TASK TO CARRY OUT: Only one portion of the data is to be written out: from the line bearing "head_low = LID_TOP_PLATE + SEAT" through the line bearing "in imported if". Write it exactly as it appears.

•••

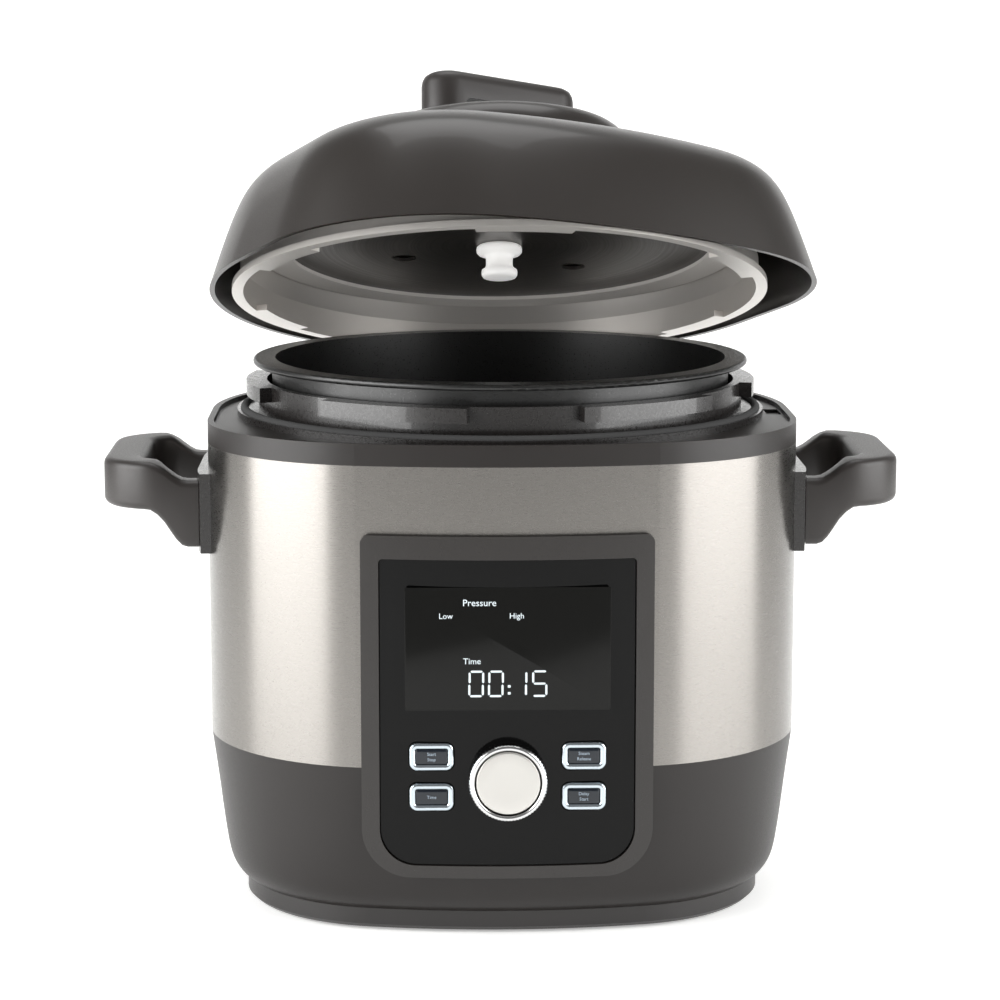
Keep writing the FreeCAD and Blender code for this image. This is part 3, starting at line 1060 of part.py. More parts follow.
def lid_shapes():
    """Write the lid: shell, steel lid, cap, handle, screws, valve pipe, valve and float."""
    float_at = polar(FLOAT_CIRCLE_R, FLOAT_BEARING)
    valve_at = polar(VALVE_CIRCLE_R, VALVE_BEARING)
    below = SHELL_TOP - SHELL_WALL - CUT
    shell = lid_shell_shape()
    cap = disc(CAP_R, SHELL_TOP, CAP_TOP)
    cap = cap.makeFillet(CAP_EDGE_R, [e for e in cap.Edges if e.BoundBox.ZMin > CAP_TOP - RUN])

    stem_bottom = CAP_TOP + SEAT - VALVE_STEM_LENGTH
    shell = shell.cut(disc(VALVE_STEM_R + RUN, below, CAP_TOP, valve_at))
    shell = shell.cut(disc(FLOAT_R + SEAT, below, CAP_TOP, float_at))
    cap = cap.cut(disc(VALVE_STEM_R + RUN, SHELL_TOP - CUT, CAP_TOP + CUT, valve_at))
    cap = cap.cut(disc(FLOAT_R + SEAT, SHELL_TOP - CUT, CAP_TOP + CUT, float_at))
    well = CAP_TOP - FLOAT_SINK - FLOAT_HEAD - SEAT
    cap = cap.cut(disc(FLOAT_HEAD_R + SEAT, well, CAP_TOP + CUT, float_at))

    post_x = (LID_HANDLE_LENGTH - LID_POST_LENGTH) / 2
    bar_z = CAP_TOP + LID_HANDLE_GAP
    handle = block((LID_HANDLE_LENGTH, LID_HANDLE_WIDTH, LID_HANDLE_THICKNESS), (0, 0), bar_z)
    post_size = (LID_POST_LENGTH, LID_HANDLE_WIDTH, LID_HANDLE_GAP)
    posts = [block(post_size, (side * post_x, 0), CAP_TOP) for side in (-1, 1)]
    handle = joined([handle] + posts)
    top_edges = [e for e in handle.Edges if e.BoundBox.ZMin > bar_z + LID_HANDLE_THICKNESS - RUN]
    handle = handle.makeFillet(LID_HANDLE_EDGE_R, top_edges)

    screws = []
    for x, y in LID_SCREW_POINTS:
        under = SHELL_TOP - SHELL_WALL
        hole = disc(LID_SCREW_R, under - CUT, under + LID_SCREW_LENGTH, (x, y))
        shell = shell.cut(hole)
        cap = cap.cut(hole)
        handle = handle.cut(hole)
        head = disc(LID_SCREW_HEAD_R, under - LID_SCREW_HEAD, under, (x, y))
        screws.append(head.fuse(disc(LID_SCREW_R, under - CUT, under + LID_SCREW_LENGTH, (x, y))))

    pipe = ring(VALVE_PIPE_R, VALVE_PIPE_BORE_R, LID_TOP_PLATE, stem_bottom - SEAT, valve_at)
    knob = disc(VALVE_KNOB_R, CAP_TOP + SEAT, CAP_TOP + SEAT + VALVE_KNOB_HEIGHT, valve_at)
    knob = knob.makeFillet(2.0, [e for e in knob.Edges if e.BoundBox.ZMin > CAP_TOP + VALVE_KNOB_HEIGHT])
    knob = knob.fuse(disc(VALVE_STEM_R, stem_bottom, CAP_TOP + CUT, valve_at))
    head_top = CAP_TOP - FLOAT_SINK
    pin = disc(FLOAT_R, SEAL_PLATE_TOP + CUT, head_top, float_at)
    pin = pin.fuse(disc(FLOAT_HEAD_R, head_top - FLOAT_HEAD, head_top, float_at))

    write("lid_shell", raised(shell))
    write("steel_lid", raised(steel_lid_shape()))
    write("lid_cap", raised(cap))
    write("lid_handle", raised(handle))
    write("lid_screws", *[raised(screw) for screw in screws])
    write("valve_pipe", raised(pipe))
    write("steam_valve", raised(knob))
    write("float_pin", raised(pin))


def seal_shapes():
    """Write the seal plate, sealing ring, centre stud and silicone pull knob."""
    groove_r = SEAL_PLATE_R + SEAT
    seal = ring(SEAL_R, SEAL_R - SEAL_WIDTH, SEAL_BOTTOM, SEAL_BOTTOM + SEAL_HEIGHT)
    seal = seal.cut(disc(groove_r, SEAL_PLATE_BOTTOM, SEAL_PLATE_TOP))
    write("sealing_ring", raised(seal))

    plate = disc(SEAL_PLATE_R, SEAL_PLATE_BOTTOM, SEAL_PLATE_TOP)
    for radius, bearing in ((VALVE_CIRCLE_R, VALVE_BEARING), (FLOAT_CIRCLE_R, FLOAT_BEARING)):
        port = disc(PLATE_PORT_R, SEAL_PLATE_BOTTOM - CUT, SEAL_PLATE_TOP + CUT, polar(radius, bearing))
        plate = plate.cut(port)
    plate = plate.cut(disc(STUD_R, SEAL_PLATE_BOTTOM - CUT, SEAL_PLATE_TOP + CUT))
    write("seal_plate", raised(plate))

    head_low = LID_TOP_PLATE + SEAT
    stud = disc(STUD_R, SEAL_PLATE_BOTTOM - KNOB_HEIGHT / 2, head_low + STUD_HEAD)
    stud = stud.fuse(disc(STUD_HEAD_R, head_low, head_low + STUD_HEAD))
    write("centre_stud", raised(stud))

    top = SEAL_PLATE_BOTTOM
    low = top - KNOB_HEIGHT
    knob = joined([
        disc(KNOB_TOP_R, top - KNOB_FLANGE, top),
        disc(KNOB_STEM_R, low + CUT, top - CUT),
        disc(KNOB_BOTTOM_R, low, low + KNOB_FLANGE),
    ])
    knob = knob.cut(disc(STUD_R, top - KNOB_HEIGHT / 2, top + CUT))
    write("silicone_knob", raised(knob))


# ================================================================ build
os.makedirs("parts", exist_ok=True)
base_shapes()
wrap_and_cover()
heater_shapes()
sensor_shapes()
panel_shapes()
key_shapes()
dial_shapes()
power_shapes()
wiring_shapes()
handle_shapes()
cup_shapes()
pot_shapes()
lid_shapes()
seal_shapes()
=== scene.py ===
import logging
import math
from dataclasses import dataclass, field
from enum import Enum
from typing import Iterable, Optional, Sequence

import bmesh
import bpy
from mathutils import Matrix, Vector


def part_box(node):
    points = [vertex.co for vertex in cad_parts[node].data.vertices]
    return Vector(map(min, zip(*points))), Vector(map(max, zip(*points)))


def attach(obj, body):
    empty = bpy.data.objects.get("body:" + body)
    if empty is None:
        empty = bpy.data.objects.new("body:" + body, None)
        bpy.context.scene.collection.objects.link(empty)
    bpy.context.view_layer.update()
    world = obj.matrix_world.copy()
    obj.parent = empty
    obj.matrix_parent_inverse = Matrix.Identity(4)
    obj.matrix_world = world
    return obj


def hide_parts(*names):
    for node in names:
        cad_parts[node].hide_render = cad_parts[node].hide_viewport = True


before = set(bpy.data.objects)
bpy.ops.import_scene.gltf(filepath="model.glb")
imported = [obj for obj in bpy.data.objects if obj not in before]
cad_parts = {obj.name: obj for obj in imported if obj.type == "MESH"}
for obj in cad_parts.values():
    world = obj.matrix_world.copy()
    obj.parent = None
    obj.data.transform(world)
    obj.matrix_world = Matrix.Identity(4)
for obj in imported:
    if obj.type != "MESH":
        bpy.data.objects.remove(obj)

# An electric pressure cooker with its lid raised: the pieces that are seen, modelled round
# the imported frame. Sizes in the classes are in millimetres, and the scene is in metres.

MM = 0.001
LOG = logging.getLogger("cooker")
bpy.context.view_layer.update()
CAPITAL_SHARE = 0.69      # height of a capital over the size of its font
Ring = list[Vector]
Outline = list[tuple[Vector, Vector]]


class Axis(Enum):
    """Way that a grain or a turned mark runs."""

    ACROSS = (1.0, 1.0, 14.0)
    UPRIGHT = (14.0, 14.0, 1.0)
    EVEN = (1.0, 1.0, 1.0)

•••

SOLVED PROBLEM:
    head_low = LID_TOP_PLATE + SEAT
    stud = disc(STUD_R, SEAL_PLATE_BOTTOM - KNOB_HEIGHT / 2, head_low + STUD_HEAD)
    stud = stud.fuse(disc(STUD_HEAD_R, head_low, head_low + STUD_HEAD))
    write("centre_stud", raised(stud))

    top = SEAL_PLATE_BOTTOM
    low = top - KNOB_HEIGHT
    knob = joined([
        disc(KNOB_TOP_R, top - KNOB_FLANGE, top),
        disc(KNOB_STEM_R, low + CUT, top - CUT),
        disc(KNOB_BOTTOM_R, low, low + KNOB_FLANGE),
    ])
    knob = knob.cut(disc(STUD_R, top - KNOB_HEIGHT / 2, top + CUT))
    write("silicone_knob", raised(knob))


# ================================================================ build
os.makedirs("parts", exist_ok=True)
base_shapes()
wrap_and_cover()
heater_shapes()
sensor_shapes()
panel_shapes()
key_shapes()
dial_shapes()
power_shapes()
wiring_shapes()
handle_shapes()
cup_shapes()
pot_shapes()
lid_shapes()
seal_shapes()
=== scene.py ===
import logging
import math
from dataclasses import dataclass, field
from enum import Enum
from typing import Iterable, Optional, Sequence

import bmesh
import bpy
from mathutils import Matrix, Vector


def part_box(node):
    points = [vertex.co for vertex in cad_parts[node].data.vertices]
    return Vector(map(min, zip(*points))), Vector(map(max, zip(*points)))


def attach(obj, body):
    empty = bpy.data.objects.get("body:" + body)
    if empty is None:
        empty = bpy.data.objects.new("body:" + body, None)
        bpy.context.scene.collection.objects.link(empty)
    bpy.context.view_layer.update()
    world = obj.matrix_world.copy()
    obj.parent = empty
    obj.matrix_parent_inverse = Matrix.Identity(4)
    obj.matrix_world = world
    return obj


def hide_parts(*names):
    for node in names:
        cad_parts[node].hide_render = cad_parts[node].hide_viewport = True


before = set(bpy.data.objects)
bpy.ops.import_scene.gltf(filepath="model.glb")
imported = [obj for obj in bpy.data.objects if obj not in before]
cad_parts = {obj.name: obj for obj in imported if obj.type == "MESH"}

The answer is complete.